A *logic of relations* was first proposed by Augustus de Morgan, in 1867.

**Functions** are just special cases of **Relations** (**binary** relations, for that matter).

Given types $A$ and $B$, we denote a relation $R$, from $A$ to $B$, as $B \xleftarrow{R} A$.

We write $b \, R \, a$, to denote $(b,a) \in R$.

In the particular case of functions, for a function $f$, writing $b \, f \, a$ simply means $b = f \, a$, since we expect $b$ to be unique.

Therefore, $b \, R \, a$ is a generalization of $b \, f \, a$.

This generalization applies in many ways. For instance, **equality** on functions, $f=g$, generalizes to **inclusion** on relations, $R \subseteq S$, meaning $R$ is (at most) $S$.

Besides inclusion, an important concept to have in mind is the **converse** of a relation.

The converse of $R$, $B \xleftarrow{R} A$, is $R^\circ$, $A \xleftarrow{R^\circ} B$ (just turn the arrows the other way around).

The converse of a function always exists, as a relation (sometimes, in special cases, as a function too).

Function composition, $f \cdot g$, also generalizes to relations, $R \cdot S$, in the same way.

So, what is it that *really* defines when a given relation is a function?$\vphantom{Some commands added; A.K.}\newcommand{\img}{\operatorname{img}}\newcommand{\id}{\mathrm{id}}$

Let's look at a special function, $\id$.

We have $b \, \id \, a \equiv b = a$. Not too hard.

Why does $id$ matter?

- $R$ is
**reflexive** iff $\id \subseteq R$.
- $R$ is
**coreflexive** iff $R \subseteq \id$.

We then define:

**Kernel** of $R$ as $\ker R \doteq R^\circ \cdot R$.
**Image** of $R$ as $\img R \doteq R \cdot R^\circ$.
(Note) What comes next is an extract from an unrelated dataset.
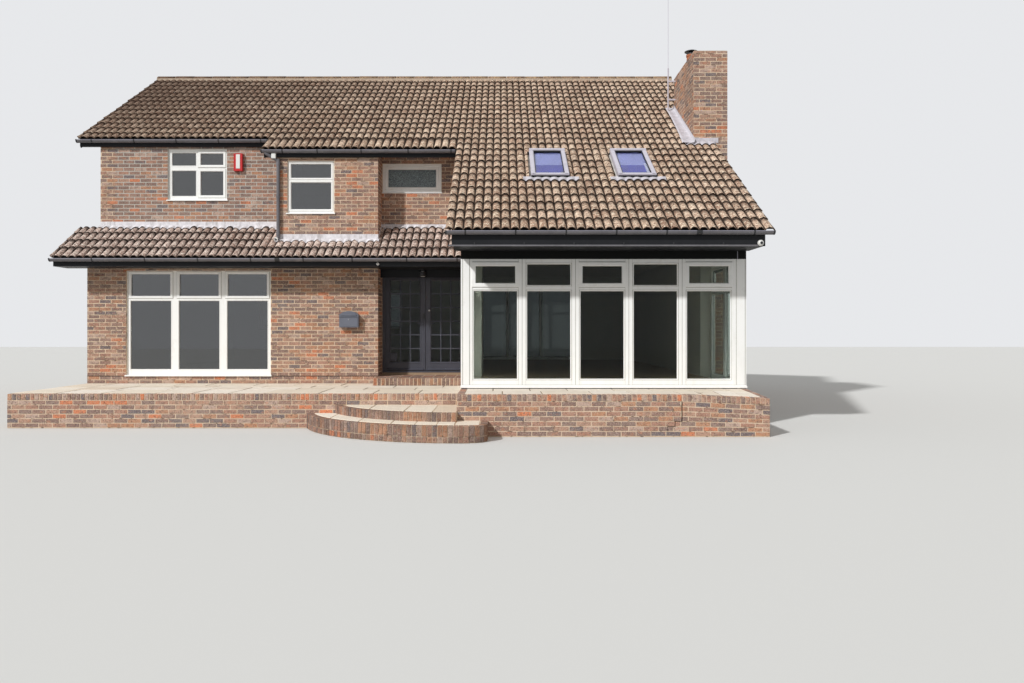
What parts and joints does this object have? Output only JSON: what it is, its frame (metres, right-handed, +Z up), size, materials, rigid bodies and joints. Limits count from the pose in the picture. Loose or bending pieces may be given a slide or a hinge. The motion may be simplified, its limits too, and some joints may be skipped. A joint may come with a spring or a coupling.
{
  "type": "detached house",
  "caption": "Detached brick house with a stepped tiled roof, a long slope over a glazed garden room, and glazed entrance doors that open.",
  "frame": {"origin": "on the ground, midway along the front and under the ridge", "axes": "+Z up, +X along the front to the right as seen from the garden, +Y from the front to the back"},
  "size_m": [13.03, 13.2122, 9.3],
  "materials": {
    "brick": "multi-coloured orange, brown and grey facing brick with buff mortar",
    "brick_paving": "weathered brick on edge",
    "stone": "weathered buff sandstone slabs",
    "screed": "plain floor",
    "tile": "weathered brown and buff concrete roof tiles with lichen",
    "timber": "sawn timber",
    "dark": "anthracite boards and gutters",
    "door": "anthracite door leaves and frame",
    "white": "white window frames",
    "glass": "clear double glazing",
    "lead": "weathered lead sheet",
    "metal": "grey coated metal",
    "black": "black coated metal",
    "terracotta": "plain clay",
    "pale": "pale casing"
  },
  "bodies": {
    "house": {"ground_floor": "screed", "first_floor": "screed", "front_wall_ground": "brick", "entrance_return_wall": "brick", "entrance_wall": "brick", "upper_wall_left": "brick", "upper_wall_middle": "brick", "garden_room_left_wall": "brick", "left_gable_wall": "brick", "right_gable_wall": "brick", "rear_wall": "brick", "garden_room_base": "brick", "paving": "stone", "garden_room_frame": "white", "garden_room_side_frames": "white", "garden_room_beam": "dark", "garden_room_glass": "glass", "front_rafters": "timber", "rear_rafters": "timber", "front_tiles": "tile", "rear_tiles": "tile", "lean_to_roof": "tile", "ridge_tiles": "tile", "rooflights": "metal", "rooflight_glass": "glass", "chimney_stack": "brick", "chimney_pot": "terracotta", "chimney_cowl": "black", "lead_flashings": "lead", "aerial": "metal", "eaves_boards": "dark", "gutters": "dark", "downpipes": "dark", "front_window_frames": "white", "tall_window_frame": "white", "rear_window_frames": "white", "front_window_glass": "glass", "rear_window_glass": "glass", "door_frame": "door", "terrace": "brick_paving", "entrance_steps": "brick_paving", "letter_box": "black", "alarm_box": "pale", "porch_lamp": "black", "security_camera": "pale"},
    "door_left": {"front_door_left": "door", "door_glass_left": "glass"},
    "door_right": {"front_door_right": "door", "door_glass_right": "glass"}
  },
  "joints": [
    {"name": "front_door_left_hinge", "type": "hinge", "parent": "house", "child": "door_left", "pos_m": [-0.332, -3.827, 1.776], "axis": [0, 0, 1], "range_deg": [0, 90]},
    {"name": "front_door_right_hinge", "type": "hinge", "parent": "house", "child": "door_right", "pos_m": [1.312, -3.827, 1.776], "axis": [0, 0, -1], "range_deg": [0, 90]}
  ]
}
Finally, we have the following facts:

- $\ker R$ is reflexive $\equiv$ $R$ is
**entire**.
- $\ker R$ is coreflexive $\equiv$ $R$ is
**injective**.
- $\img R$ is reflexive $\equiv$ $R$ is
**surjective**.
- $\img R$ is coreflexive $\equiv$ $R$ is
**simple**.

We say relation $f$ is a function iff $f$ is entire **and** $f$ is simple.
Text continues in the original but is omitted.